◆ **Aim**
Give the lines of the material verbatim, from the first line to the line with "const [rollA, rollL, rollP]", including both.
--- BEGIN Data lines ---
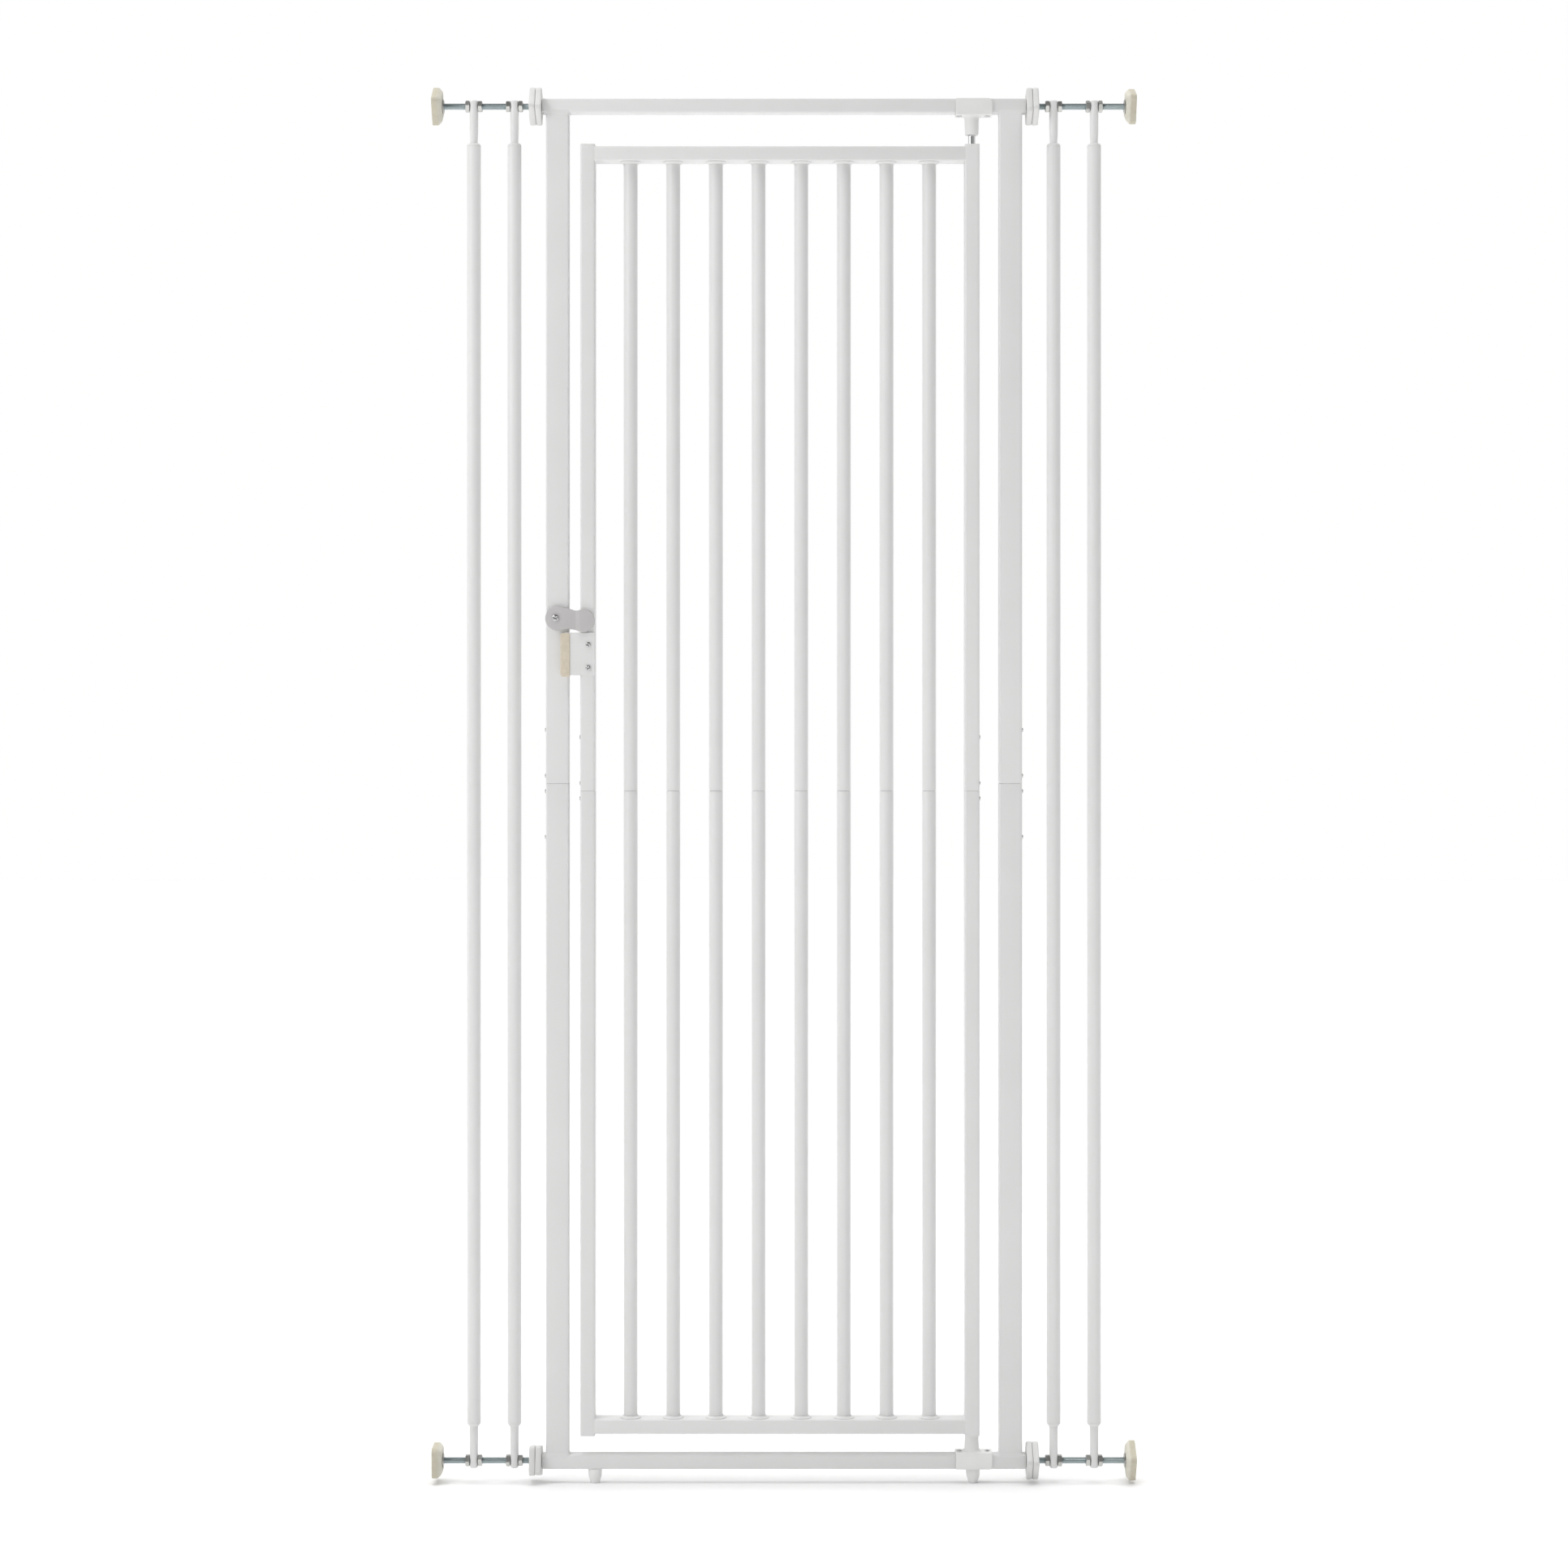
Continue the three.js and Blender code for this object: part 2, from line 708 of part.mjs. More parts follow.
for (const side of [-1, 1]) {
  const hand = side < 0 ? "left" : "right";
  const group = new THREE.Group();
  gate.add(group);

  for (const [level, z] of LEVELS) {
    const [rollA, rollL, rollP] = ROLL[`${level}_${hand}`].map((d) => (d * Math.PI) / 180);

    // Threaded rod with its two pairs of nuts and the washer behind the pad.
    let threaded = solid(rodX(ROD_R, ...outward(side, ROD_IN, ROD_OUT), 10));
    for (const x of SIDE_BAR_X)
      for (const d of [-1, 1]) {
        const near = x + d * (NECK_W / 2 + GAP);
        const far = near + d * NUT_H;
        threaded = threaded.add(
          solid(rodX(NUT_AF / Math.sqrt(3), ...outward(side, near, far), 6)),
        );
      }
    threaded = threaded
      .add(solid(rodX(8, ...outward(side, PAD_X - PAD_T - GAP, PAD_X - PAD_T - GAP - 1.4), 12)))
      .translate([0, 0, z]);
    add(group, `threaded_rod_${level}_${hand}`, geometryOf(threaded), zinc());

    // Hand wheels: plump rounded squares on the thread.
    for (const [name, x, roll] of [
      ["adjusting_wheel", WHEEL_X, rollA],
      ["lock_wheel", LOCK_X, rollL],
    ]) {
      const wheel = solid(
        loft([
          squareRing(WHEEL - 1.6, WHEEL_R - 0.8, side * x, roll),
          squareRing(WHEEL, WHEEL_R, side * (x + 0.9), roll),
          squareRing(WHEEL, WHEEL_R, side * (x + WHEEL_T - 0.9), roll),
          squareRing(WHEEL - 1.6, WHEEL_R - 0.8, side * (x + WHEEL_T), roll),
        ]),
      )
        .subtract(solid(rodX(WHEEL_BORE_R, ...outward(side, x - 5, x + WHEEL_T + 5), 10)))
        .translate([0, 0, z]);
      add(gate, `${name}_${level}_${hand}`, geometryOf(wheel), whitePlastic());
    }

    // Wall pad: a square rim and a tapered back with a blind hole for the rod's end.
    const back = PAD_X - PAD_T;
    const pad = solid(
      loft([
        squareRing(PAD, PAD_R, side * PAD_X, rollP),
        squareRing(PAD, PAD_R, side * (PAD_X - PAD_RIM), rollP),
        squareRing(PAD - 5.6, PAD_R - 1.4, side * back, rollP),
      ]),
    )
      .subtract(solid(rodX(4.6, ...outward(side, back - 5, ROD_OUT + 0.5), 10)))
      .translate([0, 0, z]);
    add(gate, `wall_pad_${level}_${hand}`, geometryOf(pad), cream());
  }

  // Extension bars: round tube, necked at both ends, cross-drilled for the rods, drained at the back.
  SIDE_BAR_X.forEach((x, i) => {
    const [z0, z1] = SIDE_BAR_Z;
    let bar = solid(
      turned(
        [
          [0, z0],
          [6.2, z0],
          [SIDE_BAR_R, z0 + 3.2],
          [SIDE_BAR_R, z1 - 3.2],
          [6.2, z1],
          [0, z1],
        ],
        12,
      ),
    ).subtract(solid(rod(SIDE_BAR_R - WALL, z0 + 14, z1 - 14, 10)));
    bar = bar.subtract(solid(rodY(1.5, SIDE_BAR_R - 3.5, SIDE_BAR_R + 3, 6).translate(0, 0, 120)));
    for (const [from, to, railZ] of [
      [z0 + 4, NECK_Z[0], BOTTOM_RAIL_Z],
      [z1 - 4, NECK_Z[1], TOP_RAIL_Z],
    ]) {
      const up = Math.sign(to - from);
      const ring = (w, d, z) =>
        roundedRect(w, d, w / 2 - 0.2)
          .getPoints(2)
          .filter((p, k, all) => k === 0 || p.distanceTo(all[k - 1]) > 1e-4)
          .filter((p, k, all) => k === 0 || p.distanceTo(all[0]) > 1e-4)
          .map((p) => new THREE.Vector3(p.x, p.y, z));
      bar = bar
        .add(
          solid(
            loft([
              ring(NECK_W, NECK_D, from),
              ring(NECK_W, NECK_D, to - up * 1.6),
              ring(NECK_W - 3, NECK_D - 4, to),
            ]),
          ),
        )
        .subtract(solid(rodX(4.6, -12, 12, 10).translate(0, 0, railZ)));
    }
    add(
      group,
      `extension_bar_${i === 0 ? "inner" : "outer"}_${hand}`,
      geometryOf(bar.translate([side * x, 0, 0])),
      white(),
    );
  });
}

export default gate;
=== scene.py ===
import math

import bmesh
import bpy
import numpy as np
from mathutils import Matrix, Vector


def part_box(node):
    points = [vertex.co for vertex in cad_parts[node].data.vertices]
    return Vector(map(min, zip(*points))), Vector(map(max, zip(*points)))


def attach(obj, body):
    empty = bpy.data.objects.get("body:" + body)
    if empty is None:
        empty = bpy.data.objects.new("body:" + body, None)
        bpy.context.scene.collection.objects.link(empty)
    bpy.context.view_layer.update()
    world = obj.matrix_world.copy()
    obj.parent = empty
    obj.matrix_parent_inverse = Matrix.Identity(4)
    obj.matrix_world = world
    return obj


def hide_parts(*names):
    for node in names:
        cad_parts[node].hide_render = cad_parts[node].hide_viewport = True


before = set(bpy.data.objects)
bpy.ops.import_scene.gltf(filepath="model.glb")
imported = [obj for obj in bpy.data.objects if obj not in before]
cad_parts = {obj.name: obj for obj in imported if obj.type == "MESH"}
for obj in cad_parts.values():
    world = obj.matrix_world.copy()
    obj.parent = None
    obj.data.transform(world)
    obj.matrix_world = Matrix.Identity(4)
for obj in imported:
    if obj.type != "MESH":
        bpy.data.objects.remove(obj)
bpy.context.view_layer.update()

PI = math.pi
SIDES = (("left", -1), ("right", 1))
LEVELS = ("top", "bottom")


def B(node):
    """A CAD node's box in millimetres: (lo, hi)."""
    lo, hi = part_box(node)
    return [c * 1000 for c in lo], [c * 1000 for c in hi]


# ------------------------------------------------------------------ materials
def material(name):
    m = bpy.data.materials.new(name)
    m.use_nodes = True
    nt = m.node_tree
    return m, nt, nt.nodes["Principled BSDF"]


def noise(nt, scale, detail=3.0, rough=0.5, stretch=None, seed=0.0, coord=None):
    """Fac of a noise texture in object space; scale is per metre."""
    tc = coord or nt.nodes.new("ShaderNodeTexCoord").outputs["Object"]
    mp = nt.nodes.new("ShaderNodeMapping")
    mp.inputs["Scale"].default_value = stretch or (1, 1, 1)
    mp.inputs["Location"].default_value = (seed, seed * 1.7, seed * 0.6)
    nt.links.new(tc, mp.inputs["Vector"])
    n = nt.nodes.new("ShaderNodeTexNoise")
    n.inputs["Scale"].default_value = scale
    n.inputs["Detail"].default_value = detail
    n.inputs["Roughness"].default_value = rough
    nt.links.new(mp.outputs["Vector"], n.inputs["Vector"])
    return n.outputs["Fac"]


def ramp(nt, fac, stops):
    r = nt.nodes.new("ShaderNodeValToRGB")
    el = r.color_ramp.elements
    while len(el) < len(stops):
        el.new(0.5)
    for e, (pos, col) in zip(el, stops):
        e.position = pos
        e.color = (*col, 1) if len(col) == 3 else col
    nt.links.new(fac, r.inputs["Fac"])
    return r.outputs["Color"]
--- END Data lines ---
◆ **Task output**
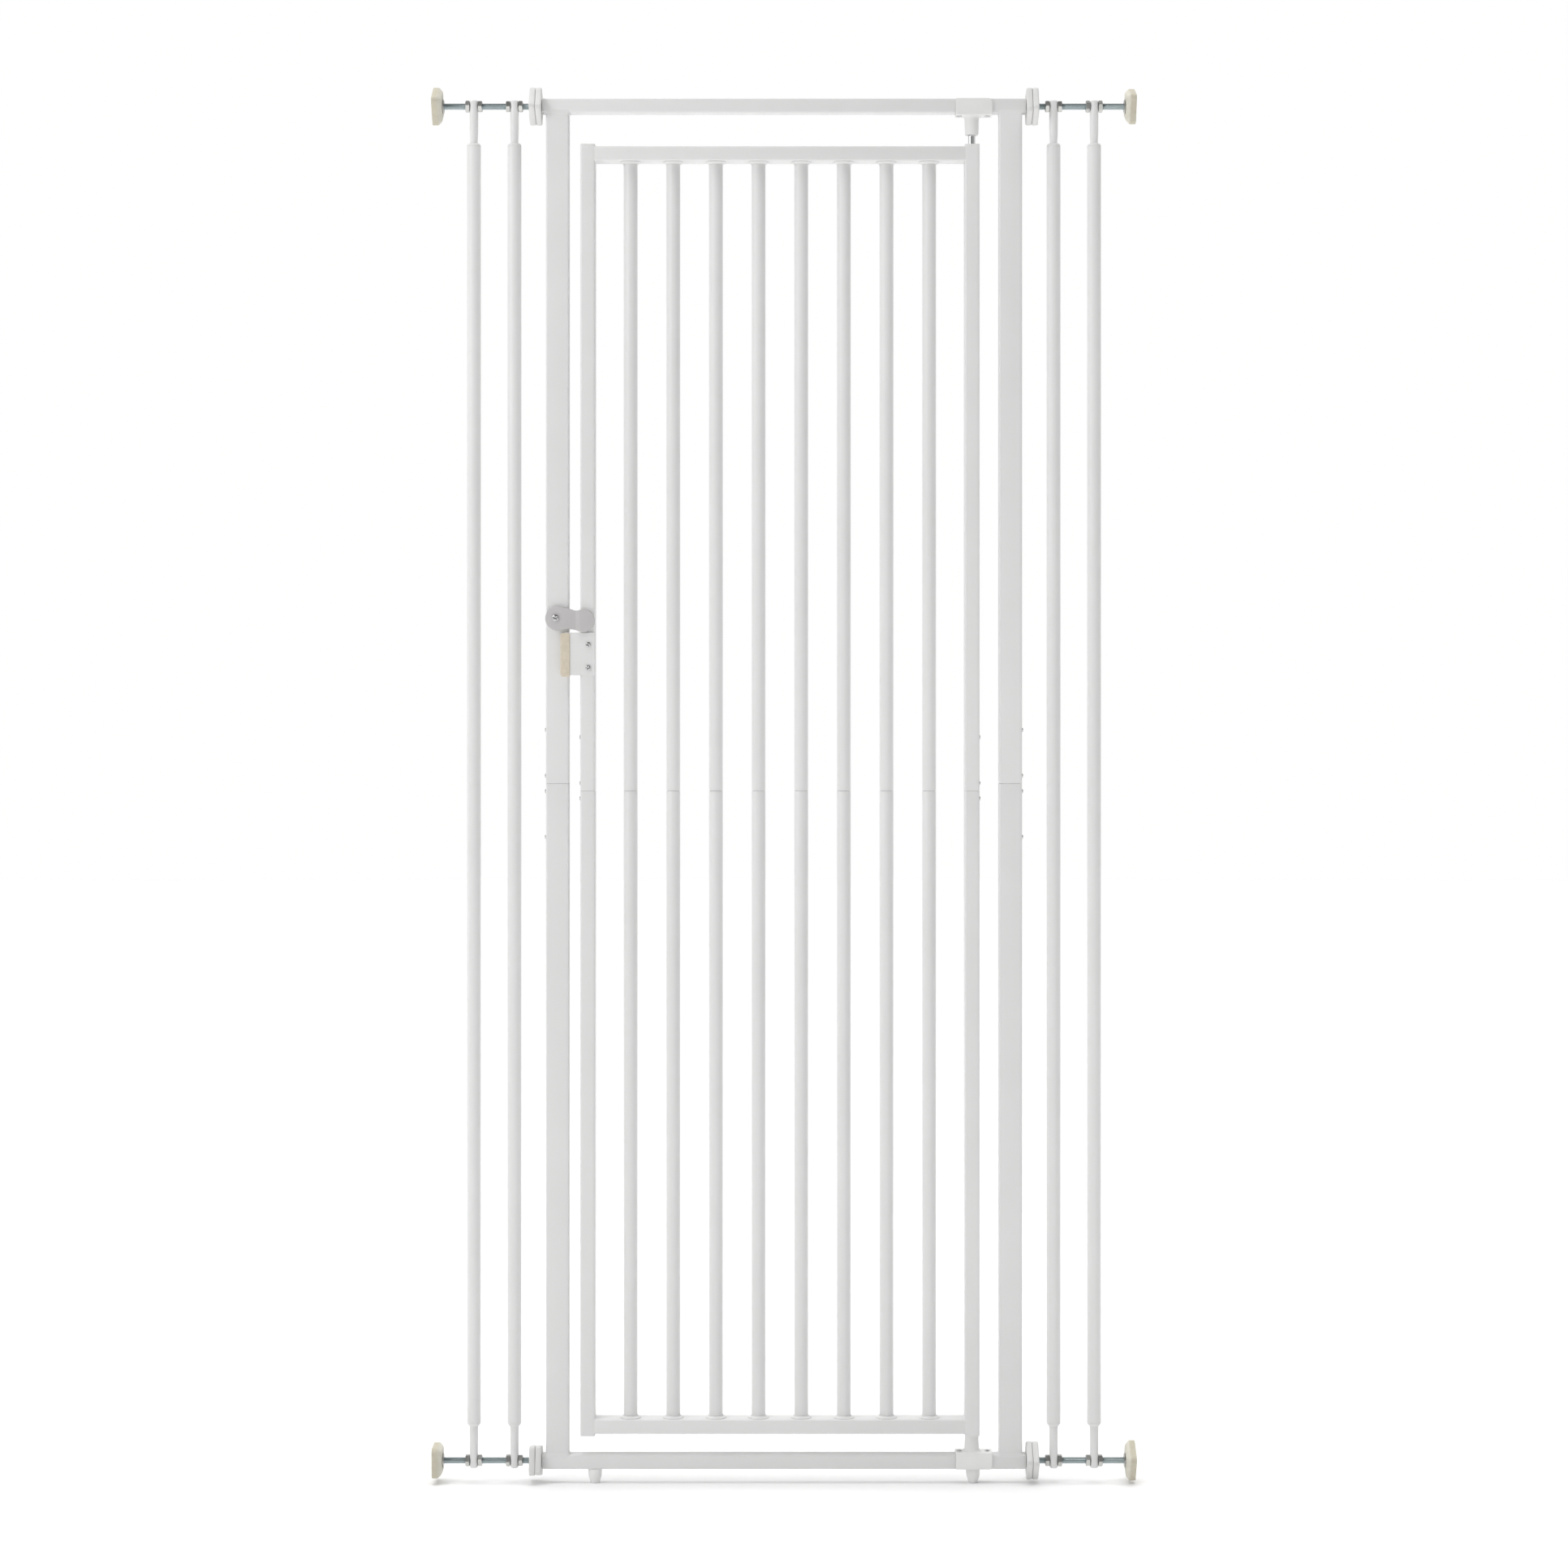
Continue the three.js and Blender code for this object: part 2, from line 708 of part.mjs. More parts follow.
for (const side of [-1, 1]) {
  const hand = side < 0 ? "left" : "right";
  const group = new THREE.Group();
  gate.add(group);

  for (const [level, z] of LEVELS) {
    const [rollA, rollL, rollP] = ROLL[`${level}_${hand}`].map((d) => (d * Math.PI) / 180);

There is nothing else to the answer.